Dicen que la fe mueve montañas, aunque, a juzgar por la singular historia de la Capilla Cristo Rey, bien podría decirse que mece las aguas. Más precisamente, las del Paraná, aquellas que encausaron las prédicas del Padre Luis Isola. De misionar en que cada recóndito sitio del Delta iba la cuestión, por lo que, ante tan la difícil tarea, una iglesia flotante fue la solución.
Lo pedís, lo tenés
Corría el año 1924 cuando, tras sanarse de una grave enfermedad, y en agradecimiento a quien había alimentado su fe, el ingeniero Rómulo Ayreza acudió a los deseos del Padre Isola. ¿Cómo? Donándole una lancha para su misión, aquella a la que denominó “El Salvador”. Fue entonces cuando Isola comenzó a recorrer ríos y arroyos, dando inicio a la llamada “Misión del Delta”, la cual abarcaba tanto el sector porteño como el entrerriano.
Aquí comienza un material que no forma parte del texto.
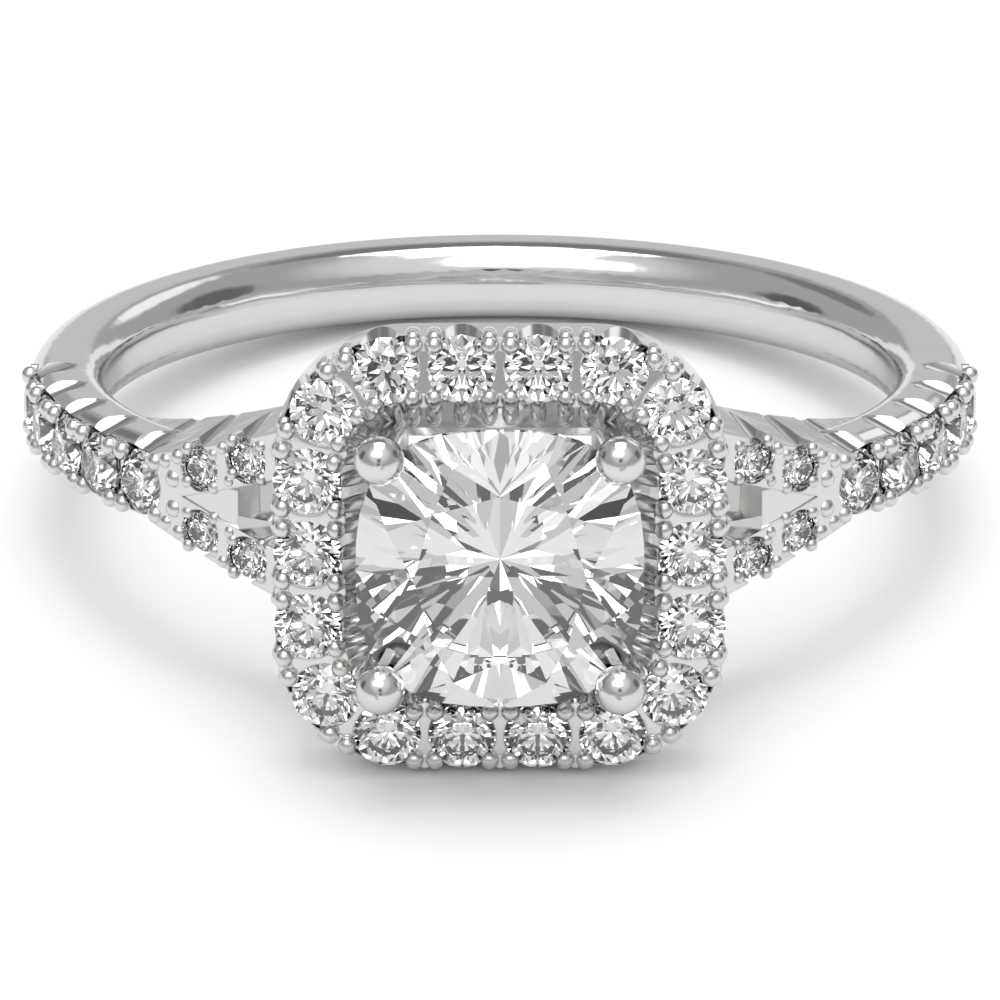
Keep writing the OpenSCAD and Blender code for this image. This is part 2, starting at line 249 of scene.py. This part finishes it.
def web_half(across, side, centre):
    """Half the width of the web between two round stones, where their
    girdles are side away and centre outward from it: what the two circles
    leave free, and a hair more, because the metal laps over the girdles."""
    chord = np.sqrt(np.clip(STONE_R**2 - (across - centre) ** 2, 0.0, None))
    return side - chord + WEB_LAP


def halo_webs(gaps, pitch):
    """Bars of metal between the halo's stones. Each is swept across the halo
    as a rounded box as wide as the stones leave room for, whose half width
    and half height go as the cube root of cosine and sine, with its top
    just over the girdles. Returns vertices and faces."""
    place, out = halo_line(gaps)
    tangent = np.stack([out[:, 1], -out[:, 0]], -1)
    stone = halo_line(gaps + pitch / 2)[0] - place
    side = np.abs((stone * tangent).sum(-1))[:, None]
    centre = (stone * out).sum(-1)[:, None]
    across = np.linspace(*WEB_ENDS, 13)
    half = np.minimum(web_half(across[None], side, centre), WEB_HALF_MOST)
    v = np.linspace(0, 2 * np.pi, 20, endpoint=False)
    flat = (place[:, None, None] + across[None, :, None, None] * out[:, None, None]
            + (half[..., None] * np.cbrt(np.cos(v)))[..., None] * tangent[:, None, None])
    z = HALO_Z - across[None, :, None] * HALO_RISE - WEB_HALF_HEIGHT * np.cbrt(np.sin(v))
    z = np.broadcast_to(z[..., None], flat.shape[:3] + (1,))
    points = np.concatenate([flat, z], -1).reshape(-1, 3)
    return points, tube_faces(len(gaps), len(across), len(v))


def beads(middles, radii):
    """Round beads at middles (x, y, z): rings of points whose radius goes as
    the sine and whose height goes as the cosine of an angle, with small flat
    poles. Returns vertices and faces."""
    u = np.linspace(POLE, np.pi - POLE, 10)[:, None]
    v = np.linspace(0, 2 * np.pi, 14, endpoint=False)
    ball = np.stack([np.sin(u) * np.cos(v), np.sin(u) * np.sin(v),
                     -np.cos(u) + 0 * v], -1)
    points = np.array(middles)[:, None, None] + ball * np.array(radii)[:, None, None, None]
    return points.reshape(-1, 3), tube_faces(len(middles), len(u), len(v))


def shoulder_beads(spots):
    """Beads on the curved tops of the bars, at spots (x, y, radius): each one
    sits on the cylinder that the bars follow, sunk by half its radius."""
    x, y, radius = np.array(spots).T
    reach = BAR_R - radius * 0.5
    return beads(np.stack([x, y, np.sqrt(reach**2 - x**2)], -1), radius)


def rim_beads(starts, radius):
    """Beads at distances starts along the halo, sunk into the top of its
    outer wall."""
    place, out = halo_line(starts)
    flat = place + out * (HALO_OUT - RIM_BEAD_IN)
    height = np.full((len(flat), 1), HALO_Z - HALO_OUT * HALO_RISE - RIM_BEAD_DOWN)
    return beads(np.concatenate([flat, height], -1), np.full(len(flat), radius))


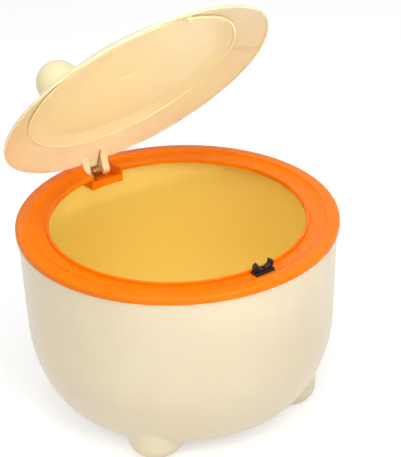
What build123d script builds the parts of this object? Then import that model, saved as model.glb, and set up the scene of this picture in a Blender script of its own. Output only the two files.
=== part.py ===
"""Round litter disposal pail: footed shell, lift-out bucket, ring with a sprung flip lid and touch latch.

Frame: origin on the floor under the pail's axis, +Z up, the latch towards -Y, the hinge towards +Y.
The lid is modelled open, where its spring holds it against its stop.
"""
from build123d import *
import math
import os

os.makedirs("parts", exist_ok=True)

# ---------------------------------------------------- driving dimensions, mm and degrees
ring_radius = 120.0
ring_top = 152.0             # the ring's top face over the floor
running_gap = 0.3            # between pieces that lift, turn or slide past each other

# shell
shell_wall = 2.4
shell_bottom = 6.0           # underside of the shell's floor, between the feet
ring_overhang = 1.6          # how far the ring stands proud of the shell's rim
wall_taper = 1.5
hip_turn = 28.0              # how far the wall bends through its wide lower bend
hip_radius = 100.0
base_radius = 36.0           # tighter bend from the hip into the floor

# feet
foot_count = 4
foot_inset = 34.4            # from the shell's rim radius in to the middle of a foot
foot_turn = -4.6             # the shell isn't keyed to the ring; it stands this far round
foot_flat = 9.0
foot_round = 12.0
foot_blend = 5.0

# bucket
bucket_gap = 6.3             # between the shell's inside and the bucket
bucket_wall = 2.0
flange_thickness = 1.2
flange_reach = 1.3           # how far the flange lies over the shell's rim

# ring section
web_thickness = 3.6
skirt_thickness = 2.1
band_width = 10.0
band_round = 2.4
recess_edge = 0.9            # drop at the outer end of the recess's curve
recess_depth = 3.2
recess_slope = 7.5           # width over which the recess's floor curves up
floor_thickness = 1.4
spigot_gap = 0.4             # between the ring's lower step and the bucket
ledge_width = 14.7           # from the recess's edge in to the mouth
bead_width = 2.2
bead_height = 2.4

# hinge
open_angle = 49.5
pin_radius = 1.5
pin_fit = 0.05
pin_inset = 8.2              # from the ring's outer radius in to the hinge pin
pin_drop = 7.4               # below the ring's top face
pocket_width = 24.6
pocket_wall = 2.0
pocket_depth = 12.4          # from the ring's top face to the inside of the pocket's floor
pocket_floor = 1.4
pocket_sill = 8.6            # top of the pocket's front wall, below the ring's top face
pocket_front = 2.4
arm_width = 6.0
arm_side_gap = 0.6
arm_reach = 11.5             # how far the arm's root runs in under the lid
arm_heel_turn = 40.0         # where the arm's outer edge leaves its knuckle, round the pin
knuckle_radius = 3.2
stop_nib_radius = 1.0
stop_nib_offset = 3.6        # from the pin to the nib's middle
stop_nib_angle = -60.0       # of the nib round the pin, with the lid shut
stop_rib_width = 2.0
bridge_thickness = 1.3       # of the plate between the lid's arms, over the spring
bridge_turn = 98.0           # how far round the pin the plate starts, with the lid shut
bridge_gap = 0.9             # between the plate and the spring's coil

# torsion spring
spring_wire = 1.1
spring_mean_radius = 3.2
spring_whole_turns = 4
spring_pitch = 1.85
lid_leg_length = 18.0
lid_leg_lift = 20.5          # slope of the lid's leg against the lid's plane
ring_leg_length = 8.5
ring_leg_tilt = 4.0

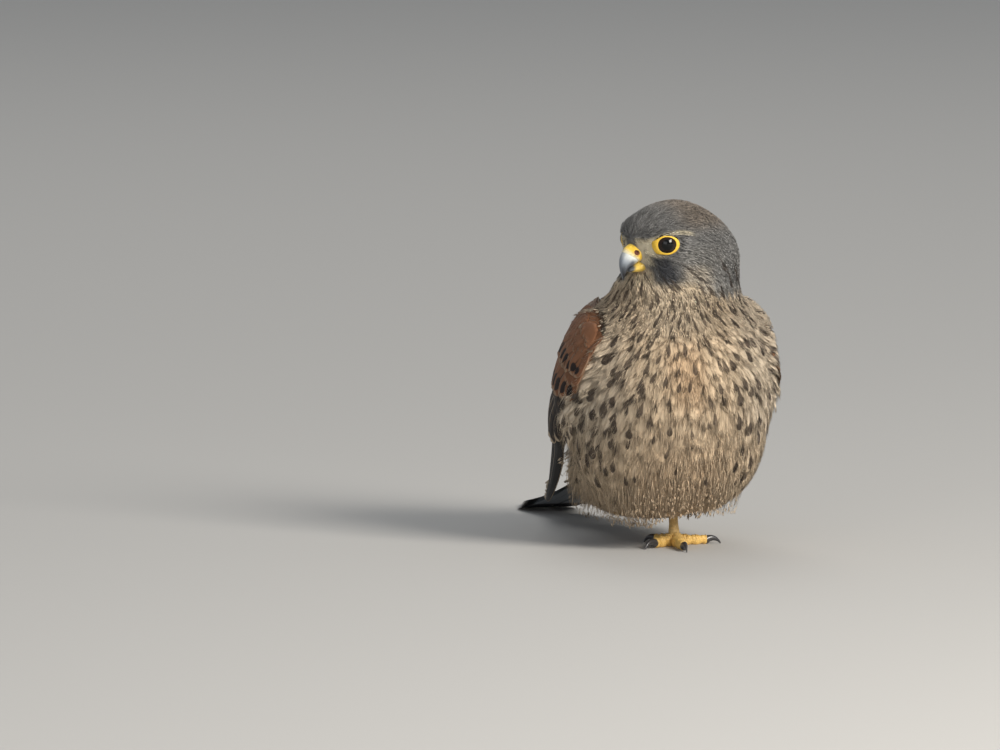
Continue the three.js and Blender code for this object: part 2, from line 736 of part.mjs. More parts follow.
const billParts = upperBill();
const headWhole = coatSlice({ low: HEAD_BASE_Z + GAP / 2, high: null, levels: 16, around: 36 });
const headWithLids = join([headWhole, lid(LEFT), lid(RIGHT)]);
const eyeRoom = [eyeball(LEFT, GAP), eyeball(RIGHT, GAP)];
const headCut = join([...eyeRoom, billHalf(UPPER_HALF, BILL_ROOM), billHalf(LOWER_HALF, BILL_ROOM)]);
add("head", largest(headWithLids.subtract(headCut)), "grey_coat");
add("eye_left", eyeball(LEFT), "eye");
add("eye_right", eyeball(RIGHT), "eye");
add("bill_upper", billParts.horn, "horn");
add("cere", billParts.cere, "yellow_skin");
add("bill_lower", billHalf(LOWER_HALF), "horn");

add("wing_right", wing(RIGHT, coatAllowance), "chestnut_coat");
add("wing_left", wing(LEFT, coatAllowance), "chestnut_coat");
add("tail", tail(torsoAllowance), "tail_grey");

const tarsusPath = [0, 0.5, 1].map((share) => vec(BALL).lerp(vec(TARSUS_TOP), share));
const tarsus = sweep(tarsusPath, () => [TARSUS_HALF, TARSUS_HALF], 12);
const ballSolid = ellipsoid(vec(BALL), BALL_SIZE, frameOf(0, 0), 12, 8);
const standingFoot = join([tarsus, ballSolid, ...Object.values(TOES).map(toeSolid)]);
add("foot_left", largest(aboveFloor(standingFoot.subtract(torsoAllowance))), "yellow_skin");
for (const [name, toe] of Object.entries(TOES)) {
  const toeRoom = sweep(toePath(toe), () => [toe.half * TOE_ROOM[0], toe.half * TOE_ROOM[1]], TOE_SIDES);
  const claw = clawSolid(toe).subtract(toeRoom);
  add(`claw_left_${name}`, largest(aboveFloor(claw)), "claw");
}
add("foot_right", largest(foot.subtract(coatSlice({ ...torsoGrid, out: GAP }).subtract(footRoom))), "yellow_skin");

// The origin is under the middle of the whole bird's box, on the floor.
const box = new THREE.Box3().setFromObject(bird);
const middle = box.getCenter(new THREE.Vector3());
bird.position.set(-middle.x, -middle.y, -box.min.z);

export default bird;
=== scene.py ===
"""A common kestrel, life size, resting on its left foot with its coat fluffed out.

The bird faces -Y, its left side is +X and up is +Z. Shapes are worked out in millimetres on the bird's own
axes, whose upright stands at x = 0, y = 0, and Place puts them into the frame in metres. The coat is one
smooth field, near zero at the feathers' tips; the skin, every feather's root and its lie are read from it.
"""
import logging
import math
from dataclasses import dataclass, field
from enum import Enum
from typing import Callable, Optional, Sequence

import bpy
import numpy as np
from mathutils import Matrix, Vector


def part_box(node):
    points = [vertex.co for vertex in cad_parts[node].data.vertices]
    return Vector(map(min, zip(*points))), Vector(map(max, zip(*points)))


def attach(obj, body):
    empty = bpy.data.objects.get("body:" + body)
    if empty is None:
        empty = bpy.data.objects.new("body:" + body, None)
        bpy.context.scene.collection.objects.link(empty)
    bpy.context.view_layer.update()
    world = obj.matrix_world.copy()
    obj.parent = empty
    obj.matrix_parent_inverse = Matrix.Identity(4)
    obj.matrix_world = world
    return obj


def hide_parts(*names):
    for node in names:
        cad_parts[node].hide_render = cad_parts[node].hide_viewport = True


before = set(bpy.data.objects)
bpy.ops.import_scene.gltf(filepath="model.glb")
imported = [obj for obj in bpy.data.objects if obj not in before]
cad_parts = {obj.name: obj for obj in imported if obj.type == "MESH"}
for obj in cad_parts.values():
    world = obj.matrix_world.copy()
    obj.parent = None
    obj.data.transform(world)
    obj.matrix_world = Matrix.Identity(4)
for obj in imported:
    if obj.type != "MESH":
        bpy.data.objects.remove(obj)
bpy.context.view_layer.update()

LOG = logging.getLogger("kestrel")
BODY = "root"
MM = 0.001
GOLDEN = (math.sqrt(5.0) - 1.0) / 2.0
PIECE_LIMIT = 190_000
BAKE_MAP = "OFBake"
TUFT_PATCH = 0.003
SEED = 20
FLOOR_CLEARANCE = 0.4
CLAW_CLEARANCE = 0.05
TAIL_CLEARANCE = 0.02

Array = np.ndarray
Rng = np.random.Generator
Number = float | Array
Mesh = tuple[Array, Array]
Material = bpy.types.Material
Piece = bpy.types.Object
Pair = tuple[float, float]
Triple = tuple[float, float, float]
Colour = tuple[float, float, float]
UP = np.array([0.0, 0.0, 1.0])


class Side(Enum):
    """The two sides of the bird, with the sign of x on each."""

    LEFT = 1.0
    RIGHT = -1.0


def unit(v: Array) -> Array:
    """Vectors along the last axis, each divided by its own length."""
    return v / np.maximum(np.linalg.norm(v, axis=-1, keepdims=True), 1e-9)


def dot(a: Array, b: Array) -> Array:
    """Scalar products along the last axis."""
    return np.sum(a * b, axis=-1)


def lerp(a: Number, b: Number, t: Number) -> Number:
    """The blend a + (b - a) t."""
    return a + (b - a) * t


def full_turn(count: int) -> Array:
    """Angles once round, evenly spaced, from 0."""
    return np.linspace(0.0, 2 * math.pi, count, endpoint=False)


def smooth(low: float, high: float, x: Array) -> Array:
    """The smooth step 3 t^2 - 2 t^3 of t, x's share of the way from low to high, held between 0 and 1."""
    t = np.clip((x - low) / (high - low), 0.0, 1.0)
    return t * t * (3.0 - 2.0 * t)


def tint(base: Array, colour: Colour, share: Array) -> Array:
    """Colours blended towards one colour by a share for each.

    Args:
        base: colours, one a row.
        colour: the colour to blend in.
        share: how much of it, 0 to 1, one a row.

    Returns:
        The blended colours.
    """
    return lerp(base, np.array(colour), np.clip(share, 0.0, 1.0)[..., None])


def painted(ground: Colour, shape: Sequence[int], *layers: tuple[Colour, Array]) -> Array:
    """One colour laid over many points, and others blended in over it, in order.

    Args:
        ground: the colour laid first.
        shape: the shape of the colours wanted, with three numbers along the last axis.
        layers: pairs of a colour and its shares, 0 to 1.

    Returns:
        The colours.
    """
    colour = np.broadcast_to(np.array(ground), shape).copy()
    for layer, share in layers:
        colour = tint(colour, layer, share)
    return colour


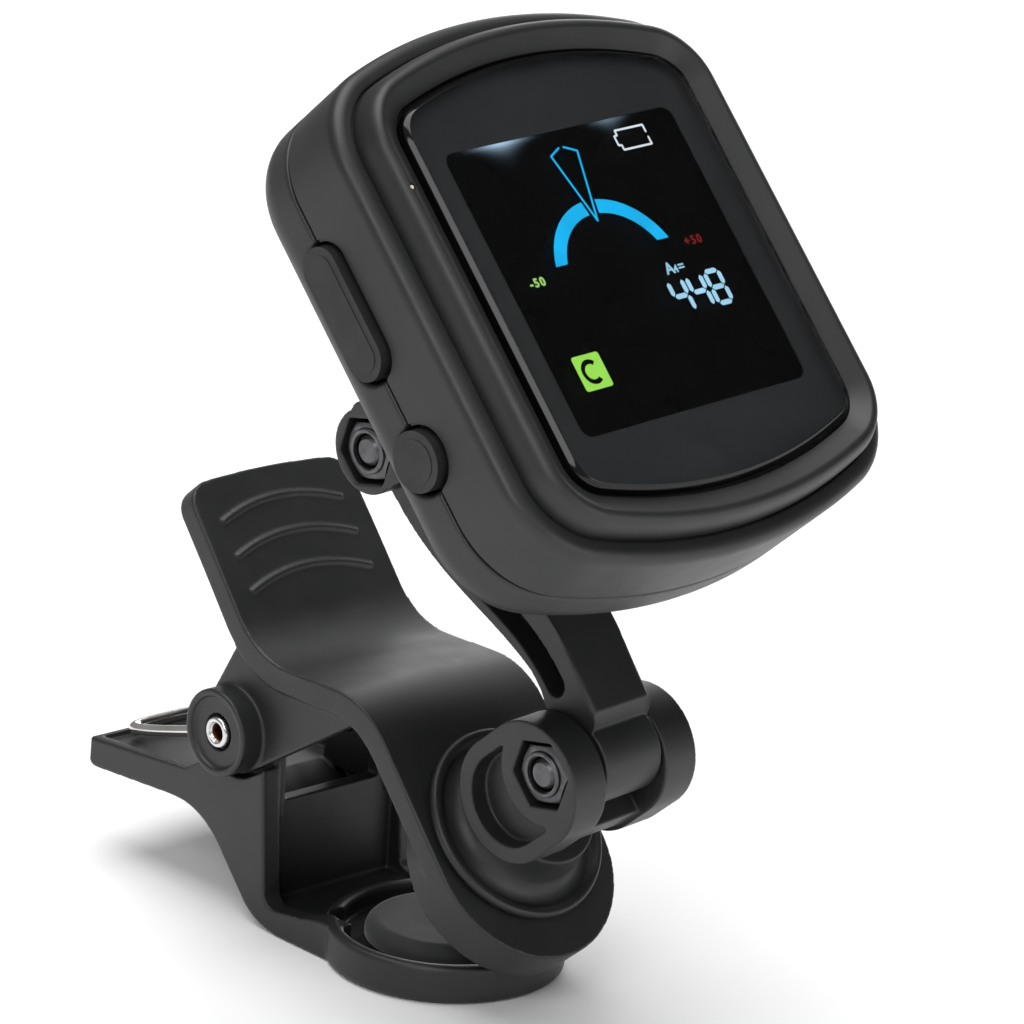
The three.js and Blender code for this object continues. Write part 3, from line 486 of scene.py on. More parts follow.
# The darkest and lightest tone and the range of roughness, then the grain or the scratches
SATIN = moulded("satin_plastic", (0.010, 0.0105, 0.011), (0.014, 0.0145, 0.015), (0.43, 0.48), 0.22, 0.010)
MATTE = moulded("matte_plastic", (0.008, 0.0085, 0.009), (0.011, 0.0115, 0.012), (0.50, 0.62), 0.16, 0.012)
STEM = moulded("stem_plastic", (0.02, 0.02, 0.021), (0.03, 0.03, 0.03), (0.5, 0.6), 0.2, 0.01)
PAD = moulded("pad_rubber_finish", (0.018, 0.019, 0.02), (0.03, 0.031, 0.033), (0.68, 0.85), 0.3, 0.03, 0.25)
BOARD = moulded("board_laminate_finish", (0.006, 0.045, 0.02), (0.009, 0.06, 0.028), (0.3, 0.45), 0.5, 0.01)
SWITCH = moulded("switch_body_finish", (0.12, 0.12, 0.125), (0.16, 0.16, 0.165), (0.45, 0.6), 0.2, 0.01)
PRINT = moulded("cover_print", (0.027, 0.027, 0.0272), (0.031, 0.031, 0.0312), (0.5, 0.6), 0.3, 0.002)
GAUZE = moulded("microphone_gauze_finish", (0.70, 0.60, 0.50), (0.85, 0.76, 0.66), (0.4, 0.6), 0.1, 0.01)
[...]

Y vaya si tuvo éxito…Tanto así, que, hacia 1935, la lancha resultó pequeña. De modo que la ayuda llegó, esta vez, de la mano del administrador de la Compañía de Navegación Nicolás Mihanovich. Lejos de andarse con chiquitas, este don obsequió al Padre Isola el casco de un vapor y un campanario importado de Inglaterra. Todo cuanto fue preciso para que el Astillero de Obras públicas de la Nación, por pedido del presidente Agustín P. Justo, confeccionara una capilla, la Capilla Flotante Cristo Rey.
De estreno
Los deseos fueron órdenes y las órdenes realidad, allá por el año 1936. Aquel 22 de Agosto, la Capilla Cristo Rey fue bendecida por el Monseñor Felipe Cortesi, convirtiéndose entonces en la segunda iglesia flotante del mundo. ¿Quiénes asistieron a tal singular evento? El presi Justo y su esposa Ana Bernal –ni más ni menos que los padrinos de la embarcación–, y una extensa lista de congresistas, ministros y autoridades eclesiásticas, entre otros. ¿Cuántos otros? Imagine que la concurrencia total se estimó en 4.000 personas… Y ni le digo los días subsiguientes. ¡Más de 100.000 visitantes pasaron por la célebre capilla! Sin contar las numerosas naves que la flanqueaban y acompañaban en sus procesiones. Eso sí, la Cristo Rey era presidida por una sola: carente de motor y velamen, quien oficiaba de remolque no era más que la antigua lancha “El Salvador”. Gracias a ella, la capilla alcanzaba la orilla en que fuera precisa, y allí permanecía durante los meses que le fueran necesarios.
Una pinturita
¿Qué cómo era la capilla puertas adentro? Comenzando por su nada despreciable capacidad –podían asistir 150 feligreses–, la Cristo Rey contaba con sacristía, despacho parroquial, cocina, comedor, tres camarotes y un cuarto de baño para sacerdotes, además de dos camarotes y servicios para la tripulación. ¿Qué tal? Aunque no sólo de comodidades iba el asunto, pues la decoración no se quedaba atrás: diez ventanas ojivales iluminaban un interior embellecido con pictografías religiosas, todas ellas realizadas por el pintor Augusto Juan Fusilier, cuyas obras engalanan muchos templos argentinos. ¿Y qué había del mentado campanario? Él se encontraba por detrás de la popa, acaparado miradas con el sólo deslizar de la Cristo Rey por las aguas paranaenses.
Misión conclusa
¿Qué más podía pedir el Padre Isola, los felices parroquianos? Tal vez, la movilidad propia que, allá por el año 1952, la Armada Argentina insinuó proveerle a la Cristo Rey. Sin embargo, la instalación de dos motores de 80 caballos implicaba costos demasiado altos. Especialmente, considerando aquellos que el propio mantenimiento de la nave y la tripulación ya suponían. De modo que el proyecto no solamente no prosperó; sino que retrocedió sobre sus pasos. En los años ’50, la misión se dio por concluida. Al menos, en materia de infraestructura: la embarcación fue desguazada, convirtiéndose su casco en un arenero. ¿Acaso nada ha sobrevivido? Cual estoico testigo de que la fe mece las aguas, el campanario aún dice presente. De pie en un Destacamento de la prefectura Naval Argentina, allí donde confluyen los ríos Carapachay y Paraná de las Palmas, mantiene vivo un recuerdo lucha no perecer en el olvido.